Nun ist es amtlich, auch wenn’s kaum jemand gemerkt hat. Gemessen an der Einwohnerzahl übertrifft Neu-Isenburg noch den intensiven Pendlerverkehr von und nach Frankfurt. Gut 11.000 Isenburger verlassen täglich die Stadt, über 24.000 kommen rein, und die allermeisten tun’s mit dem Auto. Mit Realisierung der neuen Stadtviertel Birkengewann und Südquartier könnte der Autoverkehr sogar noch zunehmen. Der Bürgermeister erwartet einen weiteren Zuwachs von einigen tausend Arbeitsplätzen in der Stadt.

 

Die künftige Siedlungs- und Gewerbestruktur bietet aber auch Chancen, das Verkehrsaufkommen zu senken und die Lebensqualität zu steigern. Vielerorts hat es sich bewährt, schon vor der Fertigstellung neuer Quartiere dort ein attraktives Angebot öffentlicher Verkehrsmittel zu installieren.
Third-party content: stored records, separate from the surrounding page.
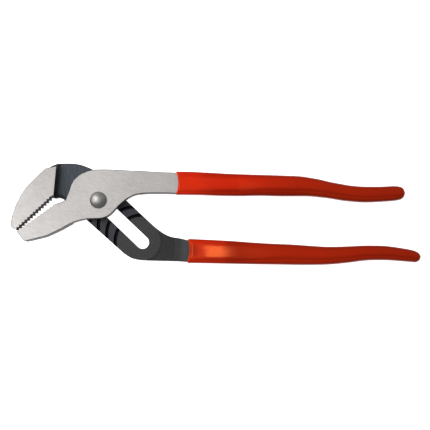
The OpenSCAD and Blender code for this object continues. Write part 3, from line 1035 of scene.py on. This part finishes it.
def camera():
    """Looks down on the front of the tool from a little below its middle in the picture."""
    target = Vector((*CAMERA_AIM, MID_Z + CAMERA_AIM_HEIGHT))
    back = Vector((0, -math.sin(CAMERA_TILT), math.cos(CAMERA_TILT)))
    data = bpy.data.cameras.new("camera")
    data.sensor_width = SENSOR
    data.lens = SENSOR * CAMERA_DISTANCE / (IMAGE_SIDE * PHOTO_MM_PER_PIXEL * MM)
    data.clip_end = CAMERA_CLIP_END
    obj = bpy.data.objects.new("camera", data)
    bpy.context.collection.objects.link(obj)
    obj.location = target + CAMERA_DISTANCE * back
    obj.rotation_euler = (CAMERA_TILT, 0, 0)
    bpy.context.scene.camera = obj


def world():
    """Pale along the horizon and dim overhead, so that the glossy grips keep their colour."""
    sky = bpy.data.worlds.new("studio")
    sky.use_nodes = True
    tree = sky.node_tree
    coords = tree.nodes.new("ShaderNodeTexCoord")
    parts = tree.nodes.new("ShaderNodeSeparateXYZ")
    rise = tree.nodes.new("ShaderNodeMapRange")
    rise.interpolation_type = "SMOOTHSTEP"
    rise.inputs["From Min"].default_value = HORIZON_RISE[0]
    rise.inputs["From Max"].default_value = HORIZON_RISE[1]
    rise.inputs["To Min"].default_value = WORLD_HORIZON
    rise.inputs["To Max"].default_value = WORLD_SKY
    tree.links.new(coords.outputs["Generated"], parts.inputs[0])
    tree.links.new(parts.outputs[2], rise.inputs["Value"])
    tree.links.new(rise.outputs["Result"], tree.nodes["Background"].inputs["Strength"])
    tree.nodes["Background"].inputs["Color"].default_value = WHITE
    bpy.context.scene.world = sky


# ---------------------------------------------------------------- the scene

def tool():
    """Every piece of the tool, in place of its CAD node."""
    forged = (forged_steel(), worn_and_shaded_edge(), toothed_steel())
    satin = satin_steel("satin_head", SATIN_LOW, SATIN_HIGH, SATIN_ROUGHNESS, rim=HEAD_HIGH[0])
    plated = satin_steel("plated_nut", PLATED_LOW, PLATED_HIGH, PLATED_ROUGHNESS)
    vinyl = dipped_vinyl()
    forged_half("front_forging", "front_half", "front", "ground_steel",
                "upper_grip", UPPER_MOUTH, forged)
    forged_half("rear_forging", "rear_half", "rear", "black_oxide_steel",
                "lower_grip", LOWER_MOUTH, forged)
    grip("upper_dip", "upper_grip", "front", UPPER_DIP, UPPER_LEAN, vinyl)
    grip("lower_dip", "lower_grip", "rear", LOWER_DIP, LOWER_LEAN, vinyl)
    pivot_bolt(satin)
    pivot_washer(plated)
    pivot_nut(plated)


def studio():
    """The floor, the camera, the sky and the lamps."""
    floor()
    camera()
    world()
    for light in LIGHTS:
        area_light(*light)
    bpy.context.scene.view_settings.view_transform = "Standard"


tool()
studio()
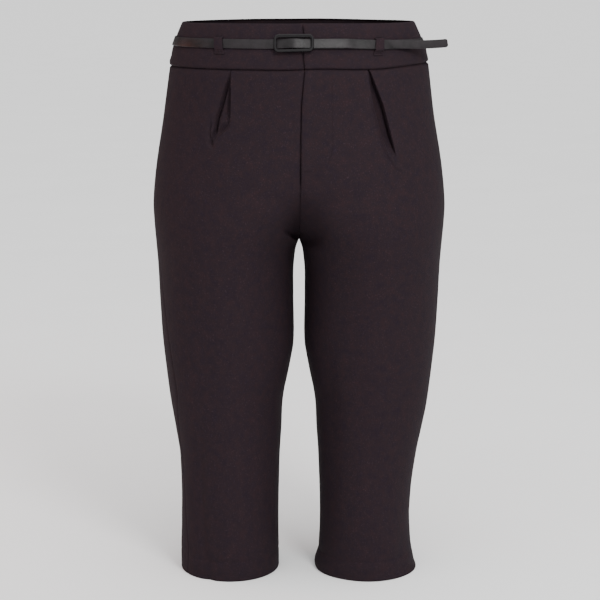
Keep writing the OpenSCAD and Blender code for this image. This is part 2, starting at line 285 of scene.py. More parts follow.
def add_tube(name, rings, closed=False, sharp=40):
    """Tube through equal rings of points, with flat ends unless it is closed."""
    count, around = rings.shape[:2]
    faces = grid_faces(count, around, wrap=True)
    if closed:
        last = (count - 1) * around
        for j in range(around):
            k = (j + 1) % around
            faces.append([last + j, last + k, k, j])
    else:
        faces.append(list(range(around))[::-1])
        faces.append([(count - 1) * around + j for j in range(around)])
    return add_mesh(name, rings, faces, sharp)


def rounded_section(width, height, radius, steps=3):
    """Outline of a rectangle with rounded corners, as [across, along] pairs."""
    outline = []
    for corner in range(4):
        x = (width / 2 - radius) * (1 if corner in (0, 3) else -1)
        y = (height / 2 - radius) * (1 if corner < 2 else -1)
        for step in range(steps + 1):
            angle = math.radians(90 * corner + 90 * step / steps)
            outline.append([x + radius * math.cos(angle), y + radius * math.sin(angle)])
    return np.array(outline)


def unit_rows(vectors):
    return vectors / np.linalg.norm(vectors, axis=1)[:, None]


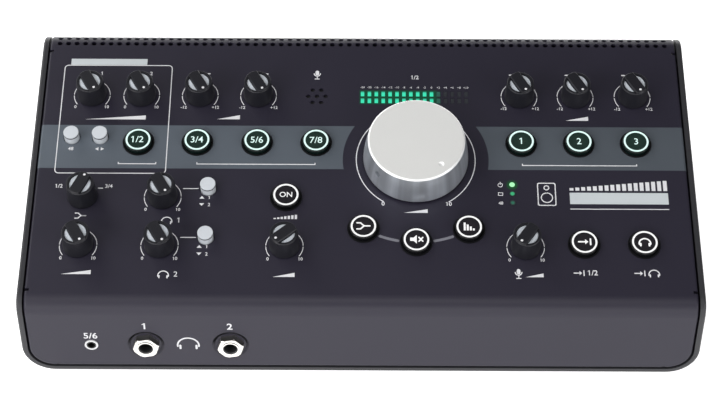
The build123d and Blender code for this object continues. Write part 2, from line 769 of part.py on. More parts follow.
def make_lights():
    """Meter light bar with a pip in each window, and three lamp lenses."""
    middle_u = meter_first_u + (meter_columns - 1) * meter_pitch / 2
    width = (meter_columns - 1) * meter_pitch + window_width + light_margin
    depth = meter_rows[1] - meter_rows[0] + window_height + light_margin
    middle = on_panel(middle_u, sum(meter_rows) / 2)
    bar = block(middle, width, depth, -cover_wall - light_wall, -cover_wall)
    pip = (window_width - 2 * window_gap, window_height - 2 * window_gap)
    bar += [block(place, *pip, -cover_wall - light_wall / 2, -window_gap) for place in meter_windows()]
    lenses = [bar]
    for v in lamp_rows:
        place = on_panel(lamp_u, v)
        lens = rod(place, lamp_r, -cover_wall - light_wall / 2, lamp_proud)
        lenses.append(lens + rod(place, lamp_flange_r, -cover_wall - light_wall, -cover_wall))
    keep("meter_and_lamp_lenses", lenses)


def make_microphone():
    """Talkback microphone capsule in its rubber boot under the panel."""
    low = -cover_wall - mic_height
    boot = rod(mic_place, mic_r + boot_wall, low - boot_wall, -cover_wall)
    capsule = rod(mic_place, mic_r, low, -cover_wall)
    keep("talkback_microphone", [boot - rod(mic_place, mic_r, low, 0), capsule])


def jack_barrel(place, seat, top):
    """Threaded bush of a quarter-inch socket, with what its bore and mouth take away."""
    wide = jack_bore_r + jack_mouth
    past = top + overrun
    mouth = [(0, top - jack_mouth), (jack_bore_r, top - jack_mouth), (wide, top), (wide, past), (0, past)]
    bore = rod(place, jack_bore_r, top - jack_bore_length, past) + spun(place, mouth)
    return rod(place, jack_bush_r, seat - overrun, top), bore


def jack_nut(place, seat):
    """Hexagonal nut with bevelled corners, on a seat."""
    corner_r = jack_nut_across / 2 / cos(radians(30))
    top = seat + jack_nut_height
    shoulder = top - nut_bevel
    bevel = [(0, seat), (corner_r, seat), (corner_r, shoulder), (corner_r - nut_bevel, top), (0, top)]
    nut = hexagon(place, jack_nut_across, seat, top) & spun(place, bevel)
    return nut - rod(place, jack_bush_r + screw_gap, seat - overrun, top + overrun)


def make_front_sockets():
    """Two headphone sockets and the small stereo socket behind the front face."""
    sockets = []
    nuts = []
    top = jack_nut_height - dish_depth + bush_proud
    for u in phones_us:
        place = on_front(u)
        barrel, bore = jack_barrel(place, -jack_seat, top)
        body = block(place, jack_width, jack_height, -jack_seat - jack_length, -jack_seat)
        sockets.append(body + barrel - bore)
        nuts.append(jack_nut(place * Rot(0, 0, nut_turn), -dish_depth))
    keep("headphone_sockets", sockets)
    place = on_front(mini_u)
    height = (jack_height + mini_height) / 2
    body = place * Pos(0, (mini_height - jack_height) / 4, -cover_wall - mini_length / 2)
    body = body * Box(mini_width, height, mini_length)
    body += rod(place, mini_bush_r, -cover_wall - overrun, mini_ring)
    body += rod(place, mini_ring_r, 0, mini_ring)
    keep("small_stereo_socket", body - rod(place, mini_bore_r, mini_ring - mini_bore_length, overrun))
    return nuts


def make_rear_sockets():
    """Stacked line sockets, the two combined inputs and the computer socket."""
    stacks = []
    nuts = []
    top = jack_nut_height + bush_proud
    for column in rear_jacks():
        height = rear_rows[1] + jack_height / 2 - main_board_top
        centre = column[0] * Pos(0, main_board_top + height / 2 - rear_rows[0], 0)
        stack = block(centre, jack_width, height, -rear_wall - jack_length, -rear_wall)
        for place in column:
            barrel, bore = jack_barrel(place, -rear_wall, top)
            stack = stack + barrel - bore
            nuts.append(jack_nut(place, 0))
        stacks.append(stack)
    keep("line_sockets", stacks)
    combos = []
    for x in combo_xs:
        place = on_rear(x, combo_z)
        body = block(place, combo_width, combo_height, -rear_wall - combo_length, -rear_wall)
        body += rod(place, combo_nose_r, -rear_wall - overrun, combo_proud)
        past = combo_proud + overrun
        body -= rod(place, jack_bore_r, combo_proud - jack_bore_length, past)
        for turn in combo_pin_turns:
            pin = place * Rot(0, 0, turn) * Pos(0, combo_pin_ring, 0)
            body -= rod(pin, combo_pin_r, -combo_pin_depth, past)
        combos.append(body)
    keep("combined_input_sockets", combos)
    shell = block(usb_place, usb_width, usb_height, -usb_length, usb_proud)
    shell -= block(usb_place, usb_mouth, usb_mouth, usb_wall - usb_length, overrun)
    shell += block(usb_place, usb_tongue_width, usb_tongue, -usb_length, -usb_wall)
    keep("computer_socket", shell)
    return nuts


def make_power_parts():
    """Low-voltage inlet, and the power switch's housing and rocker."""
    inlet = block(inlet_place, inlet_width, inlet_height, -inlet_length, usb_proud)
    inlet -= rod(inlet_place, inlet_bore_r, usb_wall - inlet_length, overrun)
    inlet += rod(inlet_place, inlet_pin_r, -inlet_length, -usb_wall)
    keep("power_inlet", inlet)
    rim = 2 * switch_flange
    housing = block(switch_place, switch_width + rim, switch_height + rim, 0, switch_rim)
    housing += block(switch_place, switch_width, switch_height, -switch_length, switch_rim / 2)
    wide = switch_width - 2 * switch_wall
    high = switch_height - 2 * switch_wall
    housing -= block(switch_place, wide, high, switch_wall - switch_length, switch_rim + overrun)
    pivot = switch_place * Pos(0, 0, -rocker_pivot)
    across = pivot * Rot(90, 0, 0)
    pin_half = high / 2 + switch_wall / 2
    housing -= rod(across, rocker_pin_r + running_gap, -pin_half - hole_gap, pin_half + hole_gap)
    keep("power_switch_housing", housing)
    reach = wide / 2 - rocker_side_gap
    points = [(-reach, rocker_keel), (-reach, rocker_tip), (0, rocker_waist), (reach, rocker_tip),
              (reach, rocker_keel), (rocker_pin_r, -2 * rocker_pin_r), (-rocker_pin_r, -2 * rocker_pin_r)]
    outline = make_face(Polyline([(x, 0, z) for x, z in points], close=True))
    rocker = extrude(outline, high / 2 - rocker_gap, both=True)
    rocker += rod(Rot(90, 0, 0), rocker_pin_r, -pin_half, pin_half)
    keep("power_rocker", pivot * Rot(0, rocker_tilt, 0) * rocker)


make_tray()
make_cover()
make_rear_panel()
make_boards()
make_fasteners()
make_potentiometers()
make_small_knobs()
make_volume_knob()
make_keys()
make_push_buttons()
make_lights()
make_microphone()
keep("socket_nuts", make_front_sockets() + make_rear_sockets())
make_power_parts()

# The origin is the middle of the whole controller's box, on the surface that it stands on
whole = Compound([solid for solids in nodes.values() for solid in solids]).bounding_box()
origin = Pos(-whole.center().X, -whole.center().Y, -whole.min.Z)
for name, solids in nodes.items():
    export_step(Compound([origin * solid for solid in solids]), f"parts/{name}.step")
print(len(nodes), "nodes, size", whole.size, "origin moved by", origin.position)
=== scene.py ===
import json
import math
import bmesh
import bpy
import numpy as np
from mathutils import Matrix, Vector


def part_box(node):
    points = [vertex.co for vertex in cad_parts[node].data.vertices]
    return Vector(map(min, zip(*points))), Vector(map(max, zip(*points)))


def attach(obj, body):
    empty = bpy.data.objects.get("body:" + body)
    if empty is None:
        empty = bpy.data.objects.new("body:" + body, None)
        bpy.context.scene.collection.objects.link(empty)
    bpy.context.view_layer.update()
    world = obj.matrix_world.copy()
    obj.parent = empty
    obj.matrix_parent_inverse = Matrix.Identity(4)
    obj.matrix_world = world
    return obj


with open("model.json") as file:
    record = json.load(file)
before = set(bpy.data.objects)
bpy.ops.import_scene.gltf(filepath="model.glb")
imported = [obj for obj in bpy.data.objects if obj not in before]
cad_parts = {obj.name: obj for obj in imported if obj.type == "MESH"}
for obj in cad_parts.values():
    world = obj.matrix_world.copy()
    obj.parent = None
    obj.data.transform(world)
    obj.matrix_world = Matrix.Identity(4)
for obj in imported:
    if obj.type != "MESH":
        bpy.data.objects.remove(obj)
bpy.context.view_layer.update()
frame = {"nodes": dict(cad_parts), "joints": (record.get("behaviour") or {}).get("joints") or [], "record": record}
cadNodes = frame["nodes"]
joints = {joint["name"]: joint for joint in frame["joints"]}
mounts = {mount["name"]: mount for mount in frame["record"]["mounts"]}
nodeSlots = {subpart["node"]: subpart["material_slot"] for subpart in frame["record"]["subparts"]}

# Drawings are in millimetres, each on a surface of its own: across, up and out of it
mm = 0.001
landmarks = {
    "volumeU": 28.05,        # the volume knob's middle, from the panel's centre line
    "volumeV": 87.9,         # and up the slope from the panel's front corner
    "socketLine": 28.3,      # from the front corner down to the headphone sockets
    "socketLift": 1.4,       # from the front face out to a headphone socket's mount
    "firstSocketU": -109.0,
}


def surfaceAt(point, out, across=(1.0, 0, 0), shift=(0, 0, 0)):
    # a surface whose zero lies a shift, in millimetres on the surface, from a point in the frame
    axes = np.array([across, np.cross(out, across), out])
    return {"zero": np.array(point) + mm * np.array(shift) @ axes, "axes": axes}


volumeU, volumeV = landmarks["volumeU"], landmarks["volumeV"]
volumeTurn, firstSocket = joints["volume_knob_turn"], mounts["headphone_socket_1"]
panel = surfaceAt(volumeTurn["pos_m"], volumeTurn["axis"], shift=(-volumeU, -volumeV, 0))
front = surfaceAt(firstSocket["pos_m"], firstSocket["axis"],
                  shift=(-landmarks["firstSocketU"], landmarks["socketLine"], -landmarks["socketLift"]))
rear = surfaceAt((0.0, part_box("rear_panel")[1].y, 0.0), (0, 1.0, 0), across=(-1.0, 0, 0))


def inFrame(surface, points):
    # millimetres on a surface to metres in the frame
    return surface["zero"] + mm * np.asarray(points, float) @ surface["axes"]


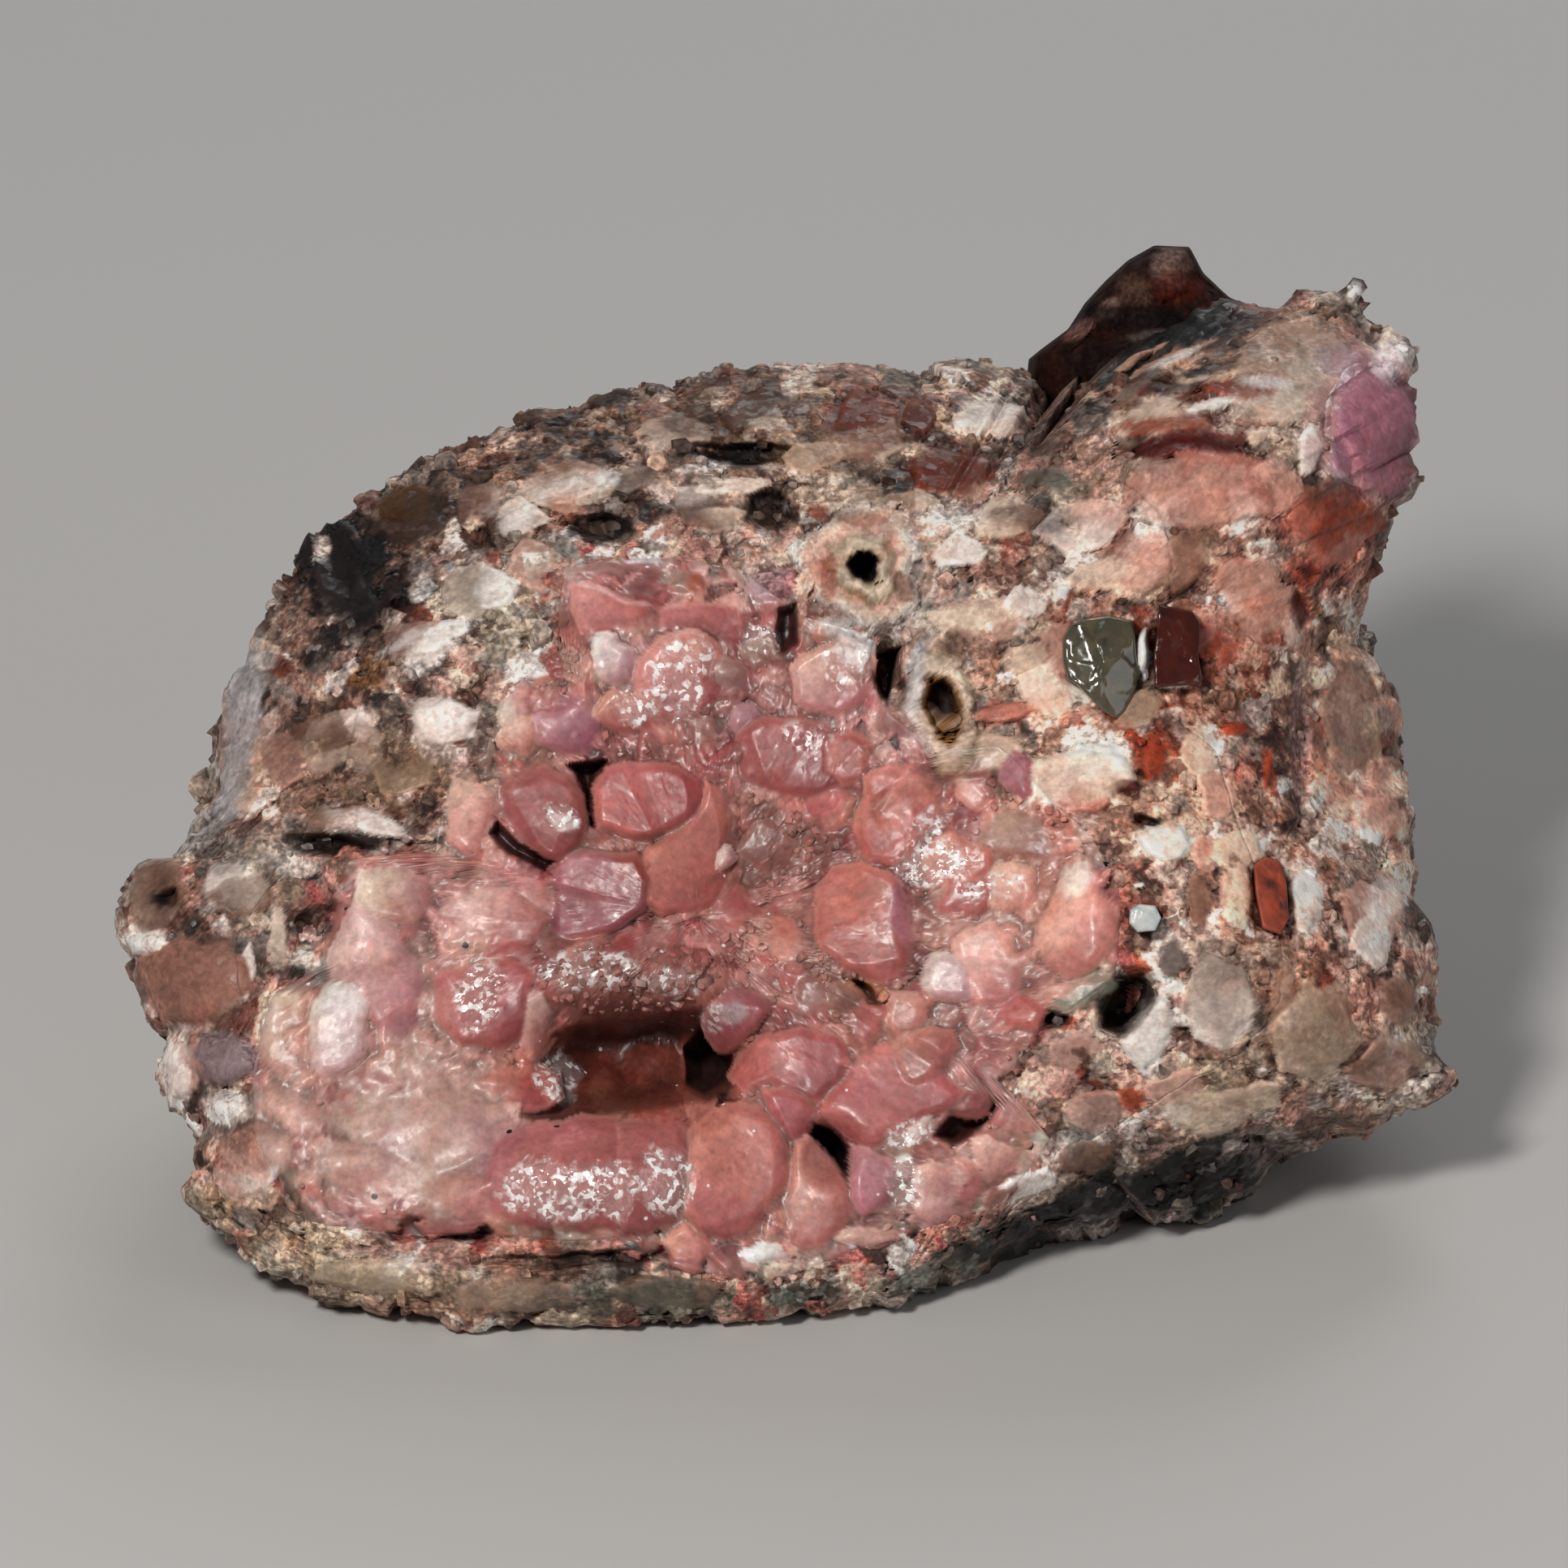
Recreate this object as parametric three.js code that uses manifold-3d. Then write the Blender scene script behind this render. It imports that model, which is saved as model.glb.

So erreichen schon die mit den Bauarbeiten befassten Werktätigen klimaschonend ihren Arbeitsplatz, erst recht später die neuen Bewohner ihre Heimstatt. Im Straßenraum sollte dem Fuß- und Rad- und öffentlichen Verkehr Priorität vor dem Auto eingeräumt werden.

 

Die künftige, nach Osten verlängerte Regiotramlinie „Westtangente“ ist lobenswert, kommt als Wegbereiter einer Verkehrswende aber viele Jahre zu spät. Im Vorlauf sollte die Stadt deshalb möglichst bald Buslinien einrichten, die ungehindert vom Autoverkehr einen gesicherten Anschluss an die Straßenbahn und S-Bahn gewährleisten.

 

Der Zwang zum Pendeln über immer weitere Strecken mindert gleichermaßen den Wohlstand und die Lebensqualität nicht nur der Pendler, auch der Anlieger, die den Autoverkehr aushalten müssen. Ursache ist die Konzentration des Gewerbes auf attraktive, gerade auch steuerlich günstige „Standorte“. Zugleich sehen sich die Unternehmen schon lange nicht mehr in der Pflicht, ihrem wichtigsten Produktionsfaktor, dem Personal, die nötige Infrastruktur zu bieten. Werkswohnungen sind längst Geschichte, wären aber heute im Ballungsraum notwendiger denn je. Stattdessen steigen die Mieten unablässig, Durchschnittsverdiener werden an die Peripherie abgedrängt.

 

So obliegt es nun der Kommune, mit einem großen Angebot bezahlbarer Sozialwohnungen den Pendlerstrom zu begrenzen. Vor allem sollte gelingen, bisherige Pendler in den neuen Quartieren anzusiedeln. Ungeachtet dessen muss endlich die von so vielen Verkehrsexperten geforderte, bis Dreieich verlängerte Straßenbahnlinie realisiert werden. Denn diese ist und bleibt das Kernelement einer Isenburger Verkehrswende.

 

Als Profiteure des auch steuerlich so attraktiven Standorts sollte das Gewerbe einen Beitrag zu einer intelligenten Siedlungs- und Mobilitätsstruktur leisten, etwa durch Subventionierung günstiger Bustickets oder in Form von Mietzuschüssen. Aufgrund einer inzwischen bewährten kommunalen Verkehrskostenrechnung (Uni Kassel) könnte – wie in der Schweiz oder in Wien - eine angemessene Parkraumbewirtschaftung eingeführt werden, die das Defizit aus der Nutzung des öffentlichen Raumes deckt und Anreize zum Umstieg auf Fahrrad, Bus und Bahn schafft und die Subventionierung günstiger Zeitkarten und Jobtickets ermöglicht.

 

Alle Maßnahmen sollten als Teil einer regionalen Planung begriffen werden. Die mitunter heftigen strukturellen Schwächen des Ballungsraumes können nur behoben werden, wenn die 75 Bürgermeister im Regionalverband an einem Strang ziehen.